Historique des chantiers navals de la goélette Tara
La goélette a 33 ans et ça fait 20 ans qu’elle navigue sous le nom de Tara. Avant chaque nouvelle mission, une réflexion est menée pour aménager et adapter les espaces aux besoins de la science et des navigations à venir.
– Tara Arctic 2006-2008
En 2006, la goélette Tara part pour une expédition engagée de 18 mois en dérive avec la banquise aux confins du pôle Nord, à la rencontre du changement climatique. Bien qu’elle avait été conçue pour cette dérive polaire à l’origine par les architectes Olivier Petit, Luc Bouvet et l’ingénieur Michel Franco, nous n’avions jamais eu l’occasion de la tester contre les multiples assauts de la banquise. La première fois fût un moment de vérité…

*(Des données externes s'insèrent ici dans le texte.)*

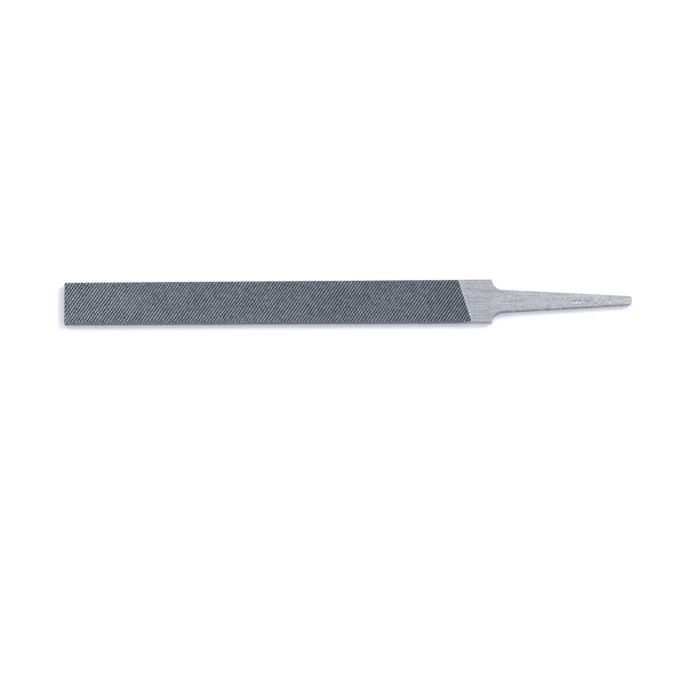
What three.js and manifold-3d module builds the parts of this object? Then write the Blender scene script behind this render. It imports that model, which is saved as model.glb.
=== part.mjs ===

Un treuil océanographique a été mis en place en amont de cette mission, et il est toujours présent aujourd’hui. Le treuil permet d’immerger des instruments d’échantillonnage comme la rosette par exemple pour effectuer des prélèvements d’eau de mer dans l’Océan jusqu’à 1000 mètres de profondeur. Pour atteindre cette profondeur, un câble de plus de 1000 m est nécessaire qu’il faut stocker à bord… En Arctique, le treuil permettait de prélever des échantillons assez proches du fond.
Afin de pouvoir supporter des conditions de vie extrême, un sauna avait été installé sur le pont de Tara suivant les conseils des nordiques de l’équipage. En effet, installer un point chaud sur un bateau en expédition est ancré dans leur culture. C’est une activité qui rythme les journées et qui permet de sortir de son quotidien. Un sauna sera également installé sur la future Tara Polar Station.
– Tara Oceans 2009-2013
2009 marque le début d’une expédition majeure dédiée à l’étude de la biodiversité du monde planctonique avec pour objectif de révéler le peuple invisible de l’Océan. Une odyssée qui était digne des grandes expéditions planétaires du 19ème siècle à la découverte de la vie, à l’instar de Charles Darwin, mais avec les technologies du 21ᵉ siècle : celle de l’ADN et du microscope.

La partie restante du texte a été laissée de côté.